U.S. Department of Energy (DOE) building energy codes were put into effect in the 1970s. Between 1992 and 2012, they have saved homeowners an estimated $15.6 billion.

The Building Energy Efficient Standards took effect Jan. 1, 2017, in California. First adopted in 1976 and updated about every three years, the standards contain energy- and water-efficiency requirements as well as indoor air quality requirements for new construction, additions to existing buildings, and alterations to existing buildings.

The state’s energy commission is required to establish performance standards in the form of an “energy budget” of the energy consumption per square foot of floor space. To achieve this, there is a prescriptive option (allowing builders to comply by using methods known to be efficient) and a performance option (allowing buildings complete freedom in their designs, provided the building achieves the same overall efficiency as an equivalent building using this prescriptive option). 

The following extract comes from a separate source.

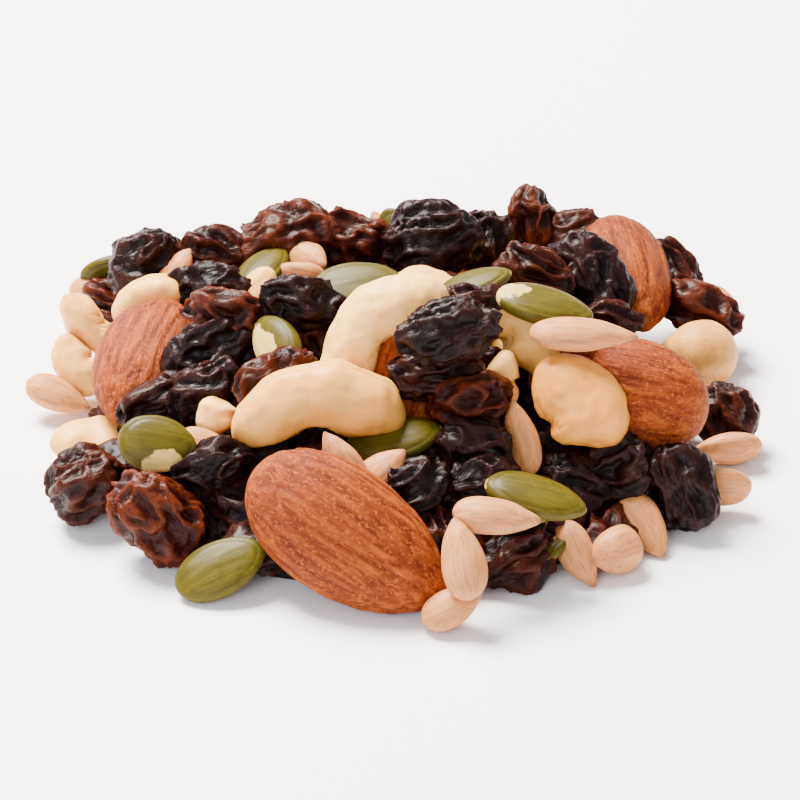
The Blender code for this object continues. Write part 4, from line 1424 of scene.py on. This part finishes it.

The standards focus on electrical power distribution systems, indoor lighting systems and equipment, outdoor lighting systems and equipment, lighting controls and solar installations.

Another recently adopted set of standards, ANSI/ASHRAE/IES Standard 90.1 2016, Energy Standard for Buildings Except Low-Rise Residential Buildings, contains the 125 new addenda published since the 2013 standard came out. It focuses on lighting, building envelope and mechanical systems. 

“It is the overall goal of each version to create a consensus standard that saves energy and is technically feasible and cost effective,” said Drake Erbe, chair of the Standard 90.1 committee.

In terms of lighting, the 2016 standard contains four major modifications from 2013: modified control requirements that make the application of advanced lighting controls easier for increased energy savings, modification of exterior and interior lighting power densities that reflect the efficiency gains from LED technology in specific applications, added minimum requirements for lighting in dwelling units to set limits on light source efficacy, and additional control for lighting in parking areas based on occupancy to reduce energy use.

The 2018 version of the International Energy Conservation Code is being updated. This is considered to be the model building energy code; it is recognized by the DOE, cited in federal law and adopted by more than 40 states. It is updated every three years, with input from code officials, builders, efficiency advocates and other parties.

On the residential side, language clarifies how the Energy Rating Index path of the code is calculated to ensure consistency for consumers, require a minimum level of efficiency for homes that meet the code with renewable energy, and mandate the installation of more efficient windows in most climate zones. Part of the DOE’s interest in the code relates to renewable energy, especially as a way to move toward zero-energy buildings. The DOE has been focusing on three areas: requirements for efficiency, code scope and appropriate metrics.

The final version of the code will be published in mid- to late 2017, following the DOE’s analysis of the document. It will take effect in early 2018.